Q: How long is a Superday?
A: A Superday usually lasts a half to full day, but the exact length depends on the firm and the number of interviews scheduled.
Here is a clear breakdown of what you can expect:
Typical Consulting Superday Length
Most consulting firms run two to three interviews back to back. Each interview is usually 30 to 45 minutes. With short breaks between sessions, the overall time lands around two to three hours. Some firms add a networking touchpoint or a brief Q and A, which can push it closer to four hours.
Typical Investment Banking Superday Length
Banking Superdays are longer. Candidates often rotate through several teams and meet five to ten interviewers. These days can range from four to six hours, sometimes longer if multiple groups want to meet you.
Corporate Strategy or Rotational Programs
These fall somewhere in the middle at two to four hours, often with a mix of case interviews, behavioral conversations, and a short presentation.

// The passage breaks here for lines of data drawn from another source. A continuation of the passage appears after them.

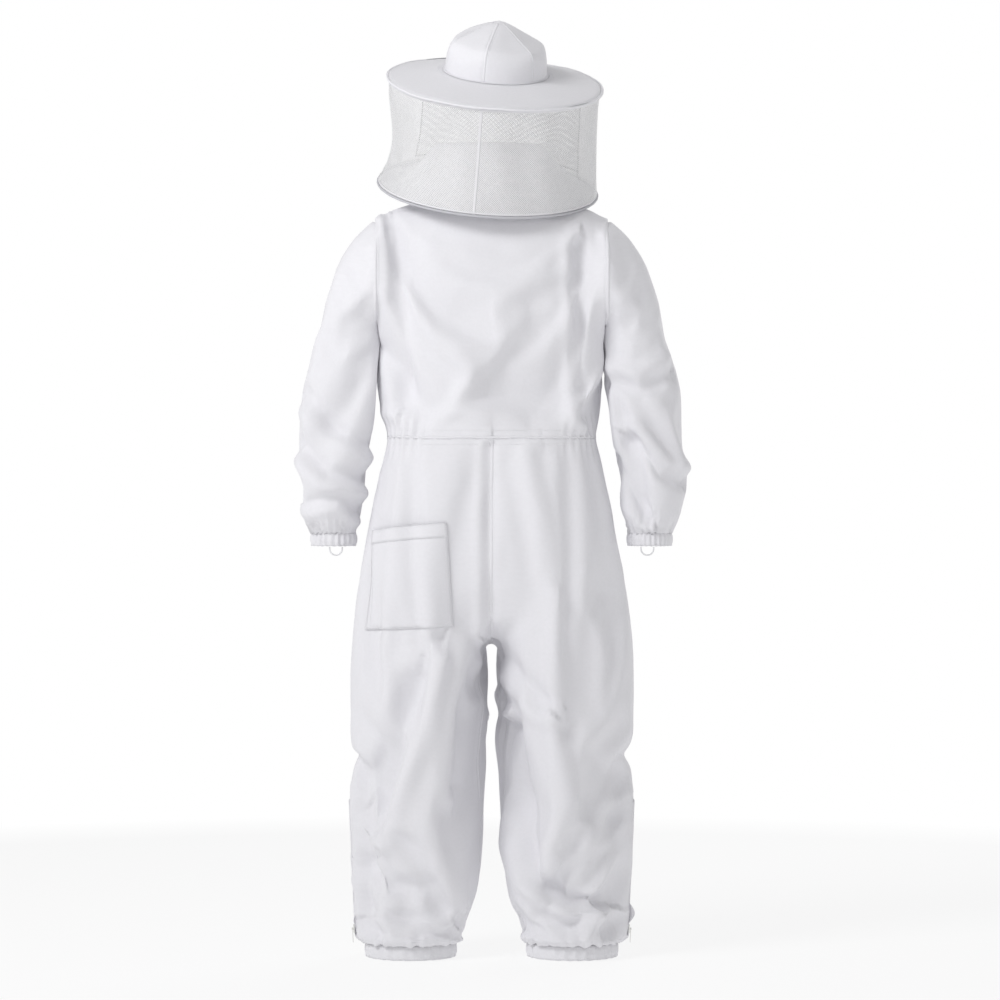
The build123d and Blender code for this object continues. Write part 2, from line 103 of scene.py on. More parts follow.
WINDOW_HALF = 50  # half the angle of the face window, in degrees
SKIRT_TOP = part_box("veil_skirt")[1].z
NECK_ZIP_R = 0.0848
FLOOR_Z = cad_box[0].z - 0.0005
VOXEL = 0.010  # spacing of the cloth's points before it falls
SKY_ABOVE = 0.42  # strength of the studio's ceiling, beside its white walls


def front_y(z):
    """Front of the suit at height z, on the line of the front zip."""
    return -NECK_R - FRONT_LEAN * (COLLAR_H - z)


def veil_frame(turn):
    """Frame of the hat and veil: origin at the lower hoop's centre, Z up its axis."""
    lean = Matrix.Rotation(math.radians(VEIL_TILT), 4, "X")
    roll = Matrix.Rotation(math.radians(VEIL_ROLL), 4, "Y")
    return Matrix.Translation(HOOP_AT) @ lean @ roll @ Matrix.Rotation(math.radians(turn), 4, "Z")


def moved(matrix, points):
    """Points, an array ending in 3, taken through a 4 x 4 matrix."""
    m = np.array(matrix)
    return points @ m[:3, :3].T + m[:3, 3]


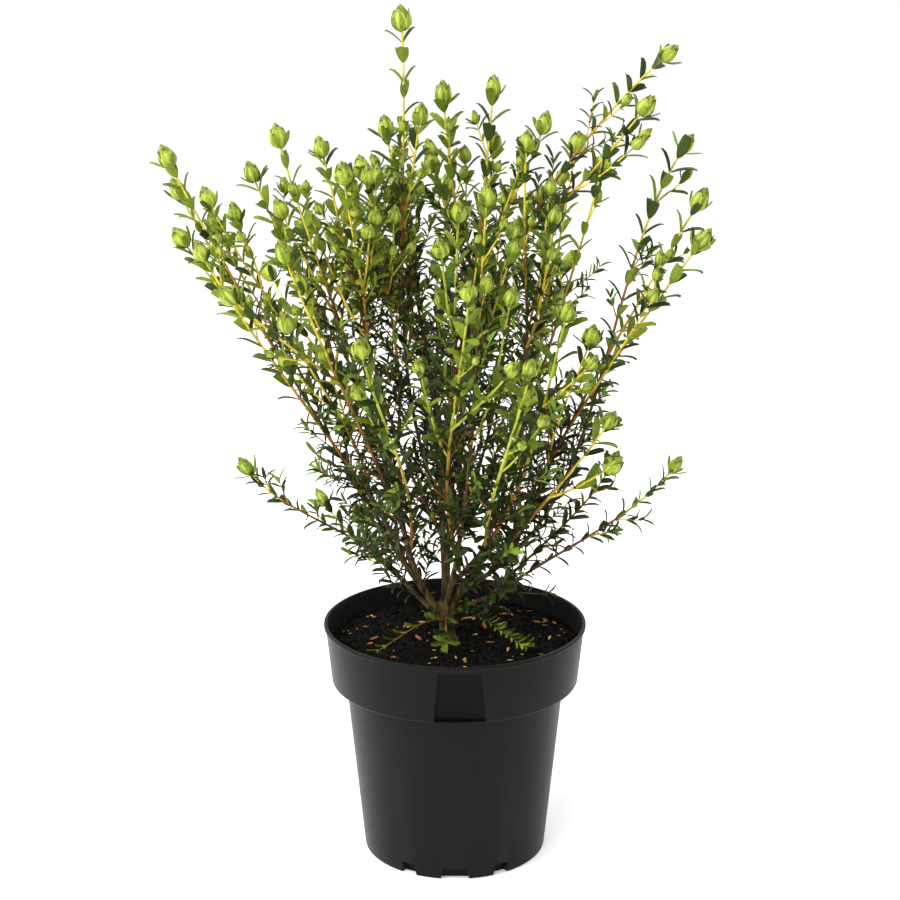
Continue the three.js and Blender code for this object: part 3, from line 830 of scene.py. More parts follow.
class RICE_PG_pot(bpy.types.PropertyGroup):
    """The nursery pot"""

    height: size_setting("Height", "Height of the pot over its rim", 0.167)
    foot_radius: size_setting("Foot Radius", "Outside radius at the foot", 0.064)
    body_radius: size_setting("Body Radius", "Outside radius just under the collar", 0.0765)
    collar_height: size_setting("Collar Height", "Height of the wide collar under the rim", 0.042)
    collar_foot: size_setting("Collar Foot Radius", "Outside radius at the collar's foot", 0.0862)
    collar_top: size_setting("Collar Top Radius", "Outside radius at the collar's top", 0.0902)
    rim_radius: size_setting("Rim Radius", "Outside radius of the small lip at the rim", 0.0915)
    wall: size_setting("Wall", "Thickness of the plastic", 0.0018)
    edge: size_setting("Edge Rounding", "Rounding of the moulded edges", 0.0004)
    plastic: colour_setting("Plastic", "Colour of the plastic", (0.0048, 0.0047, 0.0046))
    roughness: share_setting("Roughness", "Roughness of the satin surface", 0.38)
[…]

You will know the schedule ahead of time
Recruiters normally send a calendar block with the full length or a sequence of meeting invites so you can plan your day.
Q: What is a Superday interview?
A: A Superday interview is a final round event where a candidate completes several back to back interviews with different team members in one block of time. Firms use it to assess problem solving, communication, and overall fit before making hiring decisions.
Q: How long to hear back after Superday?
A: Most firms share decisions within a few days of the Superday, and many respond in one to three business days. Some teams take a bit longer if they are finalizing headcount or comparing top candidates, or you've been waitlisted. So a response up to two weeks is still normal for those who have been waitlisted.